Business password managers maintain detailed audit trails showing who accessed which systems and when. If something suspicious occurs, you can quickly identify which accounts were involved and take appropriate action. Without these logs, investigating potential breaches during the holiday chaos becomes nearly impossible.

This documentation also proves valuable for compliance purposes and insurance claims if breaches do occur. Demonstrating that you maintained proper access controls and security practices can significantly affect outcomes when dealing with regulators or insurers.

Implementing before the festive rush

The absolute worst time to implement new security infrastructure is during your busiest operational period. Businesses that wait until problems emerge find themselves trying to fix security whilst simultaneously managing peak trading, inevitably leading to compromised implementations.

Setting up business password management during quieter periods takes a few hours of focused attention. You identify critical systems, establish access protocols, provision current staff and create processes for adding new users. Once implemented, the system requires minimal ongoing management whilst providing consistent security regardless of operational chaos.

Using a password manager to protect what matters most

The cost of business password management is negligible compared to potential breach losses during the festive period.
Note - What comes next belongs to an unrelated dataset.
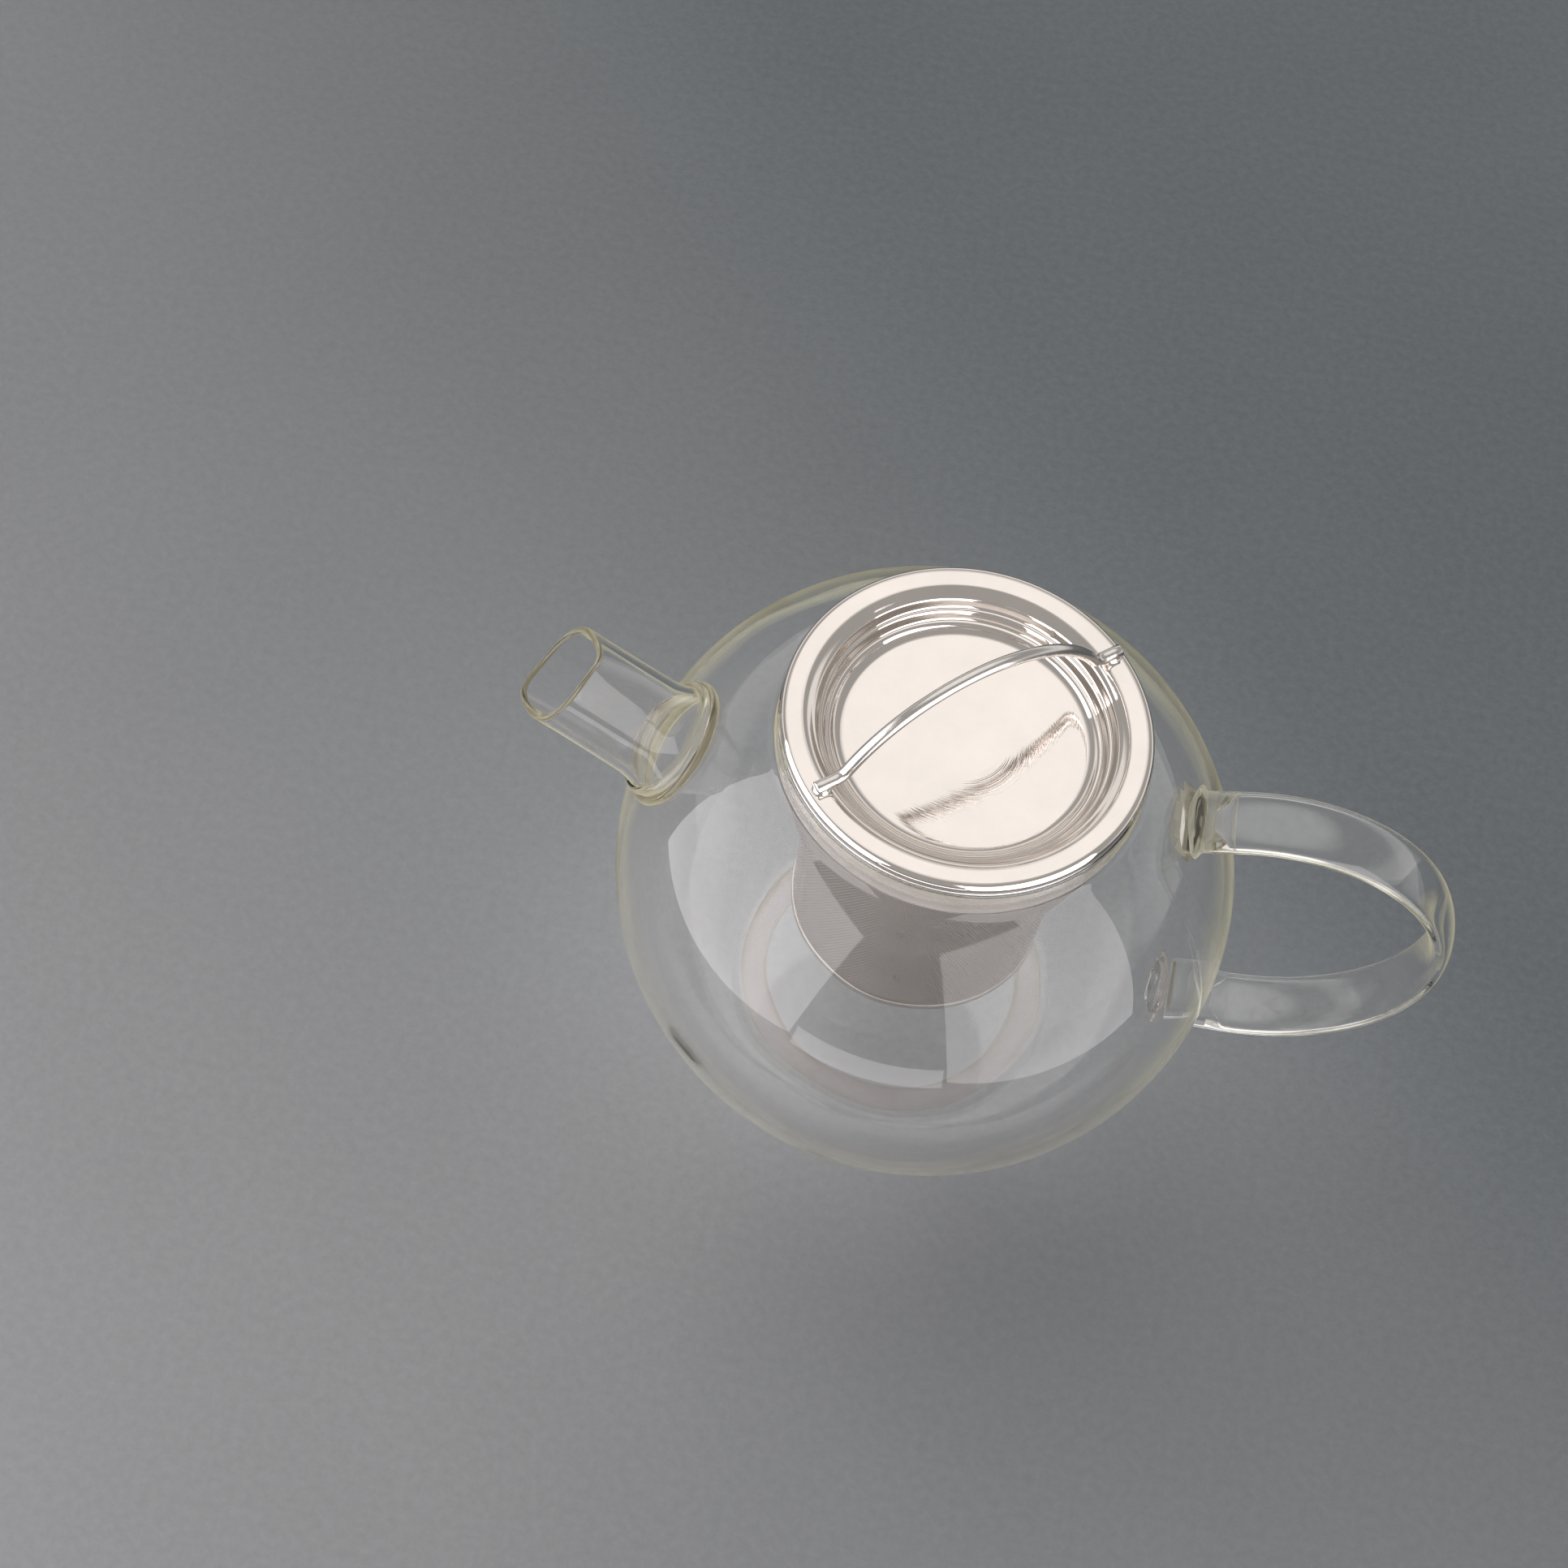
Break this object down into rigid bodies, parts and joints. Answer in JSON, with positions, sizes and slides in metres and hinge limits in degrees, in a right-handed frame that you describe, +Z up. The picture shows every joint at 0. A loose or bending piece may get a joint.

Beyond immediate financial damage, consider the reputational impact of notifying customers about data breaches during Christmas, the operational disruption of locked systems during your busiest trading weeks and the competitive advantage handed to rivals whilst you’re dealing with security incidents.

Cybercriminals actively target the festive period because they know businesses are vulnerable, distracted and slow to respond. Proper password management doesn’t eliminate all risks, but it closes one of the most commonly exploited vulnerabilities precisely when your business can least afford to be compromised.